[JSON records of objects]
════════════════════

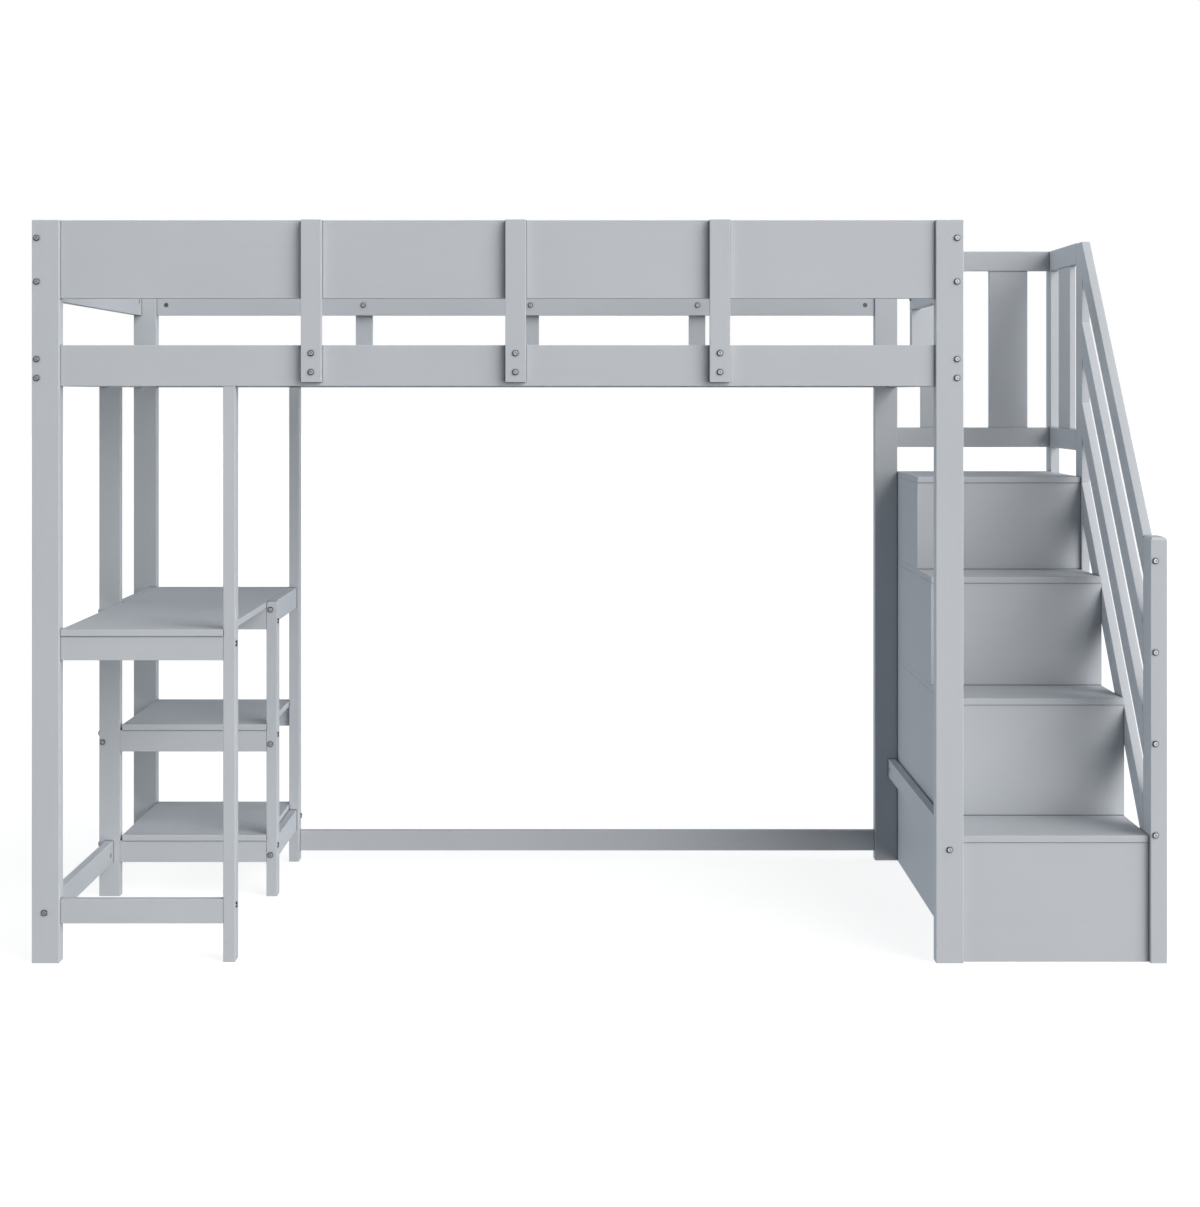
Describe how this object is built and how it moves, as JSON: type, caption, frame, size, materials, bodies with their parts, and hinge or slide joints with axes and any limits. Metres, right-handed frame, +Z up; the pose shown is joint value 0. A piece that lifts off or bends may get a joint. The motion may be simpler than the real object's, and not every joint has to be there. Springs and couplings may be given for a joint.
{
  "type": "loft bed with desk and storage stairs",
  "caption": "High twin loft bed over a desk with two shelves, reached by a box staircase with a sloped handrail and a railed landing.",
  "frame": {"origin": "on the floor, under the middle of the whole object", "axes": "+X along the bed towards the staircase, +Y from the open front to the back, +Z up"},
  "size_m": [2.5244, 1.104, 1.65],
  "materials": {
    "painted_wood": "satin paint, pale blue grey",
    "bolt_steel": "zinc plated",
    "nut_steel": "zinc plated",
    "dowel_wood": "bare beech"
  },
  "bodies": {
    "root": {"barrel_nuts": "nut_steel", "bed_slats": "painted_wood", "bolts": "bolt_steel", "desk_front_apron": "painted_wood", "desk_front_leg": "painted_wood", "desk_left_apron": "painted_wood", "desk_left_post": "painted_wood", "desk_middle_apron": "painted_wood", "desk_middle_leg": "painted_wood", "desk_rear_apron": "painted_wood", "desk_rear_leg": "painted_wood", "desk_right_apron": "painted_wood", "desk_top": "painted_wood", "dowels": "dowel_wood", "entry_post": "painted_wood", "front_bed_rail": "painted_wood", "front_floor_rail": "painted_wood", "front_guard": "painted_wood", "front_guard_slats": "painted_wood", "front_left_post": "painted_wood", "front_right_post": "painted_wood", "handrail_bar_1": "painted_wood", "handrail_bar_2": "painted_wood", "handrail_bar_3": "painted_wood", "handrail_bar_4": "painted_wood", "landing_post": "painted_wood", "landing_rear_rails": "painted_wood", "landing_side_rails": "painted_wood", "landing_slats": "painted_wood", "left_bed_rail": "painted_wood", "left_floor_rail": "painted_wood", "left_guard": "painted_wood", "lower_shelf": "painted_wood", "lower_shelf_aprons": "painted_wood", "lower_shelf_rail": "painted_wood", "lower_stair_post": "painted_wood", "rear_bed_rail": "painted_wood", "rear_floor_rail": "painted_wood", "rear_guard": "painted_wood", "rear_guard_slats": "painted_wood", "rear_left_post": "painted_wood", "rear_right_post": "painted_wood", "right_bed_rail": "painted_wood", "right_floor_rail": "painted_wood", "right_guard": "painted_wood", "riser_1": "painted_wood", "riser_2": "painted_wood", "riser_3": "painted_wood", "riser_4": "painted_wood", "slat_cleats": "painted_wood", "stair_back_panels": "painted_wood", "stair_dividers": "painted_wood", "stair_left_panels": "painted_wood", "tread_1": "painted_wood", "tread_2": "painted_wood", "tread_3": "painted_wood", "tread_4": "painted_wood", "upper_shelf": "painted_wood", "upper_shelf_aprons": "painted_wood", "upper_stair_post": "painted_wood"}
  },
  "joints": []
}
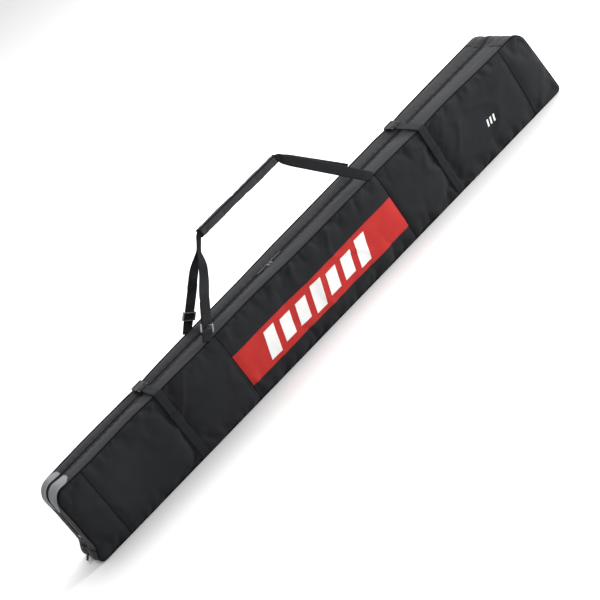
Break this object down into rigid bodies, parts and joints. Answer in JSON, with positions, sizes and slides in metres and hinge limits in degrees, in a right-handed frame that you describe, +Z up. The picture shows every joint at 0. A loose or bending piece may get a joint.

════════════════════

## AIM OF THE TASK
Reproduce the material above exactly; please quote every line of it.

## RESPONSE TO THIS EXERCISE
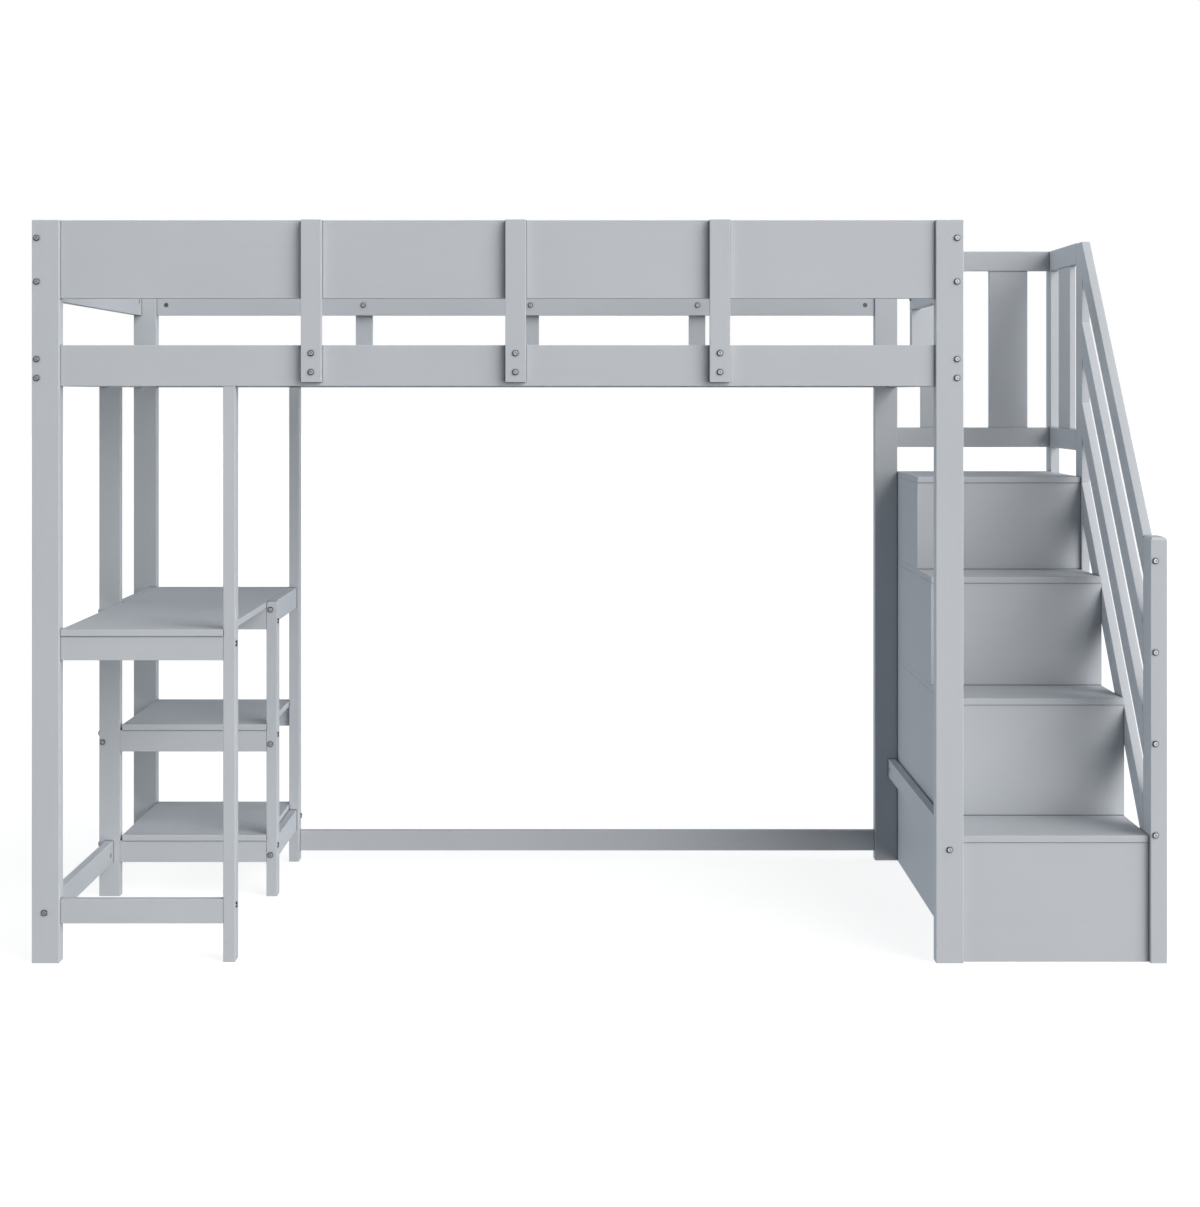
Describe how this object is built and how it moves, as JSON: type, caption, frame, size, materials, bodies with their parts, and hinge or slide joints with axes and any limits. Metres, right-handed frame, +Z up; the pose shown is joint value 0. A piece that lifts off or bends may get a joint. The motion may be simpler than the real object's, and not every joint has to be there. Springs and couplings may be given for a joint.
{
  "type": "loft bed with desk and storage stairs",
  "caption": "High twin loft bed over a desk with two shelves, reached by a box staircase with a sloped handrail and a railed landing.",
  "frame": {"origin": "on the floor, under the middle of the whole object", "axes": "+X along the bed towards the staircase, +Y from the open front to the back, +Z up"},
  "size_m": [2.5244, 1.104, 1.65],
  "materials": {
    "painted_wood": "satin paint, pale blue grey",
    "bolt_steel": "zinc plated",
    "nut_steel": "zinc plated",
    "dowel_wood": "bare beech"
  },
  "bodies": {
    "root": {"barrel_nuts": "nut_steel", "bed_slats": "painted_wood", "bolts": "bolt_steel", "desk_front_apron": "painted_wood", "desk_front_leg": "painted_wood", "desk_left_apron": "painted_wood", "desk_left_post": "painted_wood", "desk_middle_apron": "painted_wood", "desk_middle_leg": "painted_wood", "desk_rear_apron": "painted_wood", "desk_rear_leg": "painted_wood", "desk_right_apron": "painted_wood", "desk_top": "painted_wood", "dowels": "dowel_wood", "entry_post": "painted_wood", "front_bed_rail": "painted_wood", "front_floor_rail": "painted_wood", "front_guard": "painted_wood", "front_guard_slats": "painted_wood", "front_left_post": "painted_wood", "front_right_post": "painted_wood", "handrail_bar_1": "painted_wood", "handrail_bar_2": "painted_wood", "handrail_bar_3": "painted_wood", "handrail_bar_4": "painted_wood", "landing_post": "painted_wood", "landing_rear_rails": "painted_wood", "landing_side_rails": "painted_wood", "landing_slats": "painted_wood", "left_bed_rail": "painted_wood", "left_floor_rail": "painted_wood", "left_guard": "painted_wood", "lower_shelf": "painted_wood", "lower_shelf_aprons": "painted_wood", "lower_shelf_rail": "painted_wood", "lower_stair_post": "painted_wood", "rear_bed_rail": "painted_wood", "rear_floor_rail": "painted_wood", "rear_guard": "painted_wood", "rear_guard_slats": "painted_wood", "rear_left_post": "painted_wood", "rear_right_post": "painted_wood", "right_bed_rail": "painted_wood", "right_floor_rail": "painted_wood", "right_guard": "painted_wood", "riser_1": "painted_wood", "riser_2": "painted_wood", "riser_3": "painted_wood", "riser_4": "painted_wood", "slat_cleats": "painted_wood", "stair_back_panels": "painted_wood", "stair_dividers": "painted_wood", "stair_left_panels": "painted_wood", "tread_1": "painted_wood", "tread_2": "painted_wood", "tread_3": "painted_wood", "tread_4": "painted_wood", "upper_shelf": "painted_wood", "upper_shelf_aprons": "painted_wood", "upper_stair_post": "painted_wood"}
  },
  "joints": []
}
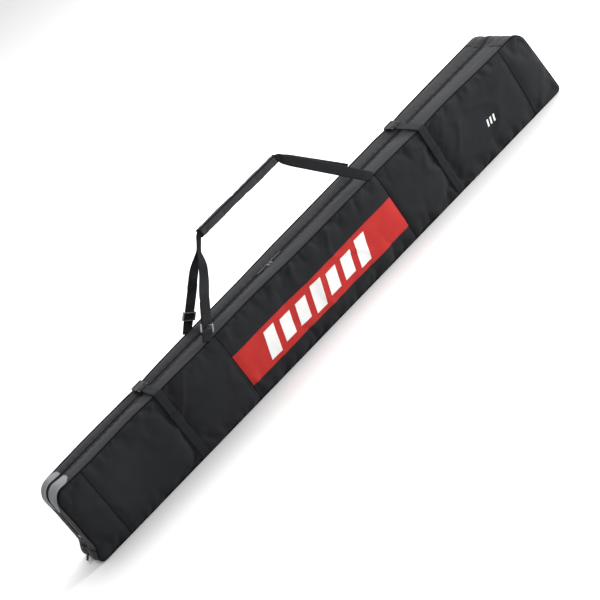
Break this object down into rigid bodies, parts and joints. Answer in JSON, with positions, sizes and slides in metres and hinge limits in degrees, in a right-handed frame that you describe, +Z up. The picture shows every joint at 0. A loose or bending piece may get a joint.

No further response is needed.